I honestly can think of no worse option than a shunt. Use one of the dozens of suitable Hall Effect clamp-on probes.
The reason most hand-held clamp meters only go up to maybe 2,000A is because much beyond that and the conductor would be too large or in a unusual shape (wide and flat bus bar, for example) that would require the clamp to be too large to go on anything portable of hand held.
But they certainly make clamp-on or loop current probes that have measurement ranges not only to 10,000A, but well above it as well. So just use one of those. They are high quality, safe, purely magnetic (operate on the Hall Effect), fully isolated and characterized, sensitivities on the order of 0.3mV/A.
Something like Clamp-on Current Probe (earlier linked to its page on Amazon).
And they have nice huge windows as large as 77mm to 150mm to fit your cabling. Unless you've gone with something more exotic... and chill.
Either way, I assume your cabling looks similar to one of the solutions in this picture:
Anyway, have fun. Be safe. Hopefully you're not a super villain.
I worked on an electric locomotive starter years ago, running the companion alternator in reverse to start the engine with a 3 phase IGBT inverter that we developed. We easily got 10kA per phase of current to break the stiction of the locomotive diesel engine. We measured phase current (for vector control purposes) with closed loop hall current sensors from LEM corporation.
You can find current sensors up to 20kA on their website, they can do custom sensors too if you want to buy a lot of them:
LEM current sensors
My company has provided current meters up to 15kA for plating baths. They just used shunts (50mV or 60mV = 15kA IIRC).
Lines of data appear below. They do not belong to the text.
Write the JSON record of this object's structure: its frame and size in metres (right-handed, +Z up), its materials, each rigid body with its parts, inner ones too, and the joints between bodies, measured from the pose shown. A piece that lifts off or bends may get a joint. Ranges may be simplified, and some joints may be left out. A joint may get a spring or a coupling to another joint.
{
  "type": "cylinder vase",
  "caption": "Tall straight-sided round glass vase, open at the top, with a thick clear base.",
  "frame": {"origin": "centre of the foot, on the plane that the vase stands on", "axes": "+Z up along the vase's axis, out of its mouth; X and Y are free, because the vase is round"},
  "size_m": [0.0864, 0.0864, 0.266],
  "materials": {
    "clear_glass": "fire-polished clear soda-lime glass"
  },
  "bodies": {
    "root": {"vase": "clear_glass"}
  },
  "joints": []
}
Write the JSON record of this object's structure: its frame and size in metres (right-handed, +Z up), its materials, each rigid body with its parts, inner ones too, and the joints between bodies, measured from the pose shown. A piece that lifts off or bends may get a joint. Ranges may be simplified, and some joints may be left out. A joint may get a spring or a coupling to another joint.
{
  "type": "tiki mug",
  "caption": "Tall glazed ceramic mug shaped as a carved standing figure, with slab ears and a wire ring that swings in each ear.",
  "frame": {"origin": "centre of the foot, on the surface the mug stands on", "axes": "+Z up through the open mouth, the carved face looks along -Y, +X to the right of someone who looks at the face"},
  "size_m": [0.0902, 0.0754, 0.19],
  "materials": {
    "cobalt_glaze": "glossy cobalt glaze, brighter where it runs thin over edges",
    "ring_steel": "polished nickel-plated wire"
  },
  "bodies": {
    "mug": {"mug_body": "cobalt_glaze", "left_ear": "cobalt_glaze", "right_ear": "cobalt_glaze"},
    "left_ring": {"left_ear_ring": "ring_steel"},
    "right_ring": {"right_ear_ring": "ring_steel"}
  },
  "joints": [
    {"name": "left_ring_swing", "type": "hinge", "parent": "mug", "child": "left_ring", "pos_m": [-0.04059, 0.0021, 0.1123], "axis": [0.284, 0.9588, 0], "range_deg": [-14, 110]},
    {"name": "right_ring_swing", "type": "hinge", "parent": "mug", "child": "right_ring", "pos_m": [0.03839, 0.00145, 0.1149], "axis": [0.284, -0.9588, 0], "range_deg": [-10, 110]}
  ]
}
If your current has much high frequency component you may need to take special precautions- it doesn't take much inductance to cause problems.
Also note that 10kA * 50mV drop is 500W so they will dissipate a fair bit of power at full current.
Both the above problems can be reduced or avoided by using the LEM sensors suggested by JohnD (+1), however the cost may be higher in cases where a relatively steady DC current is to be measured.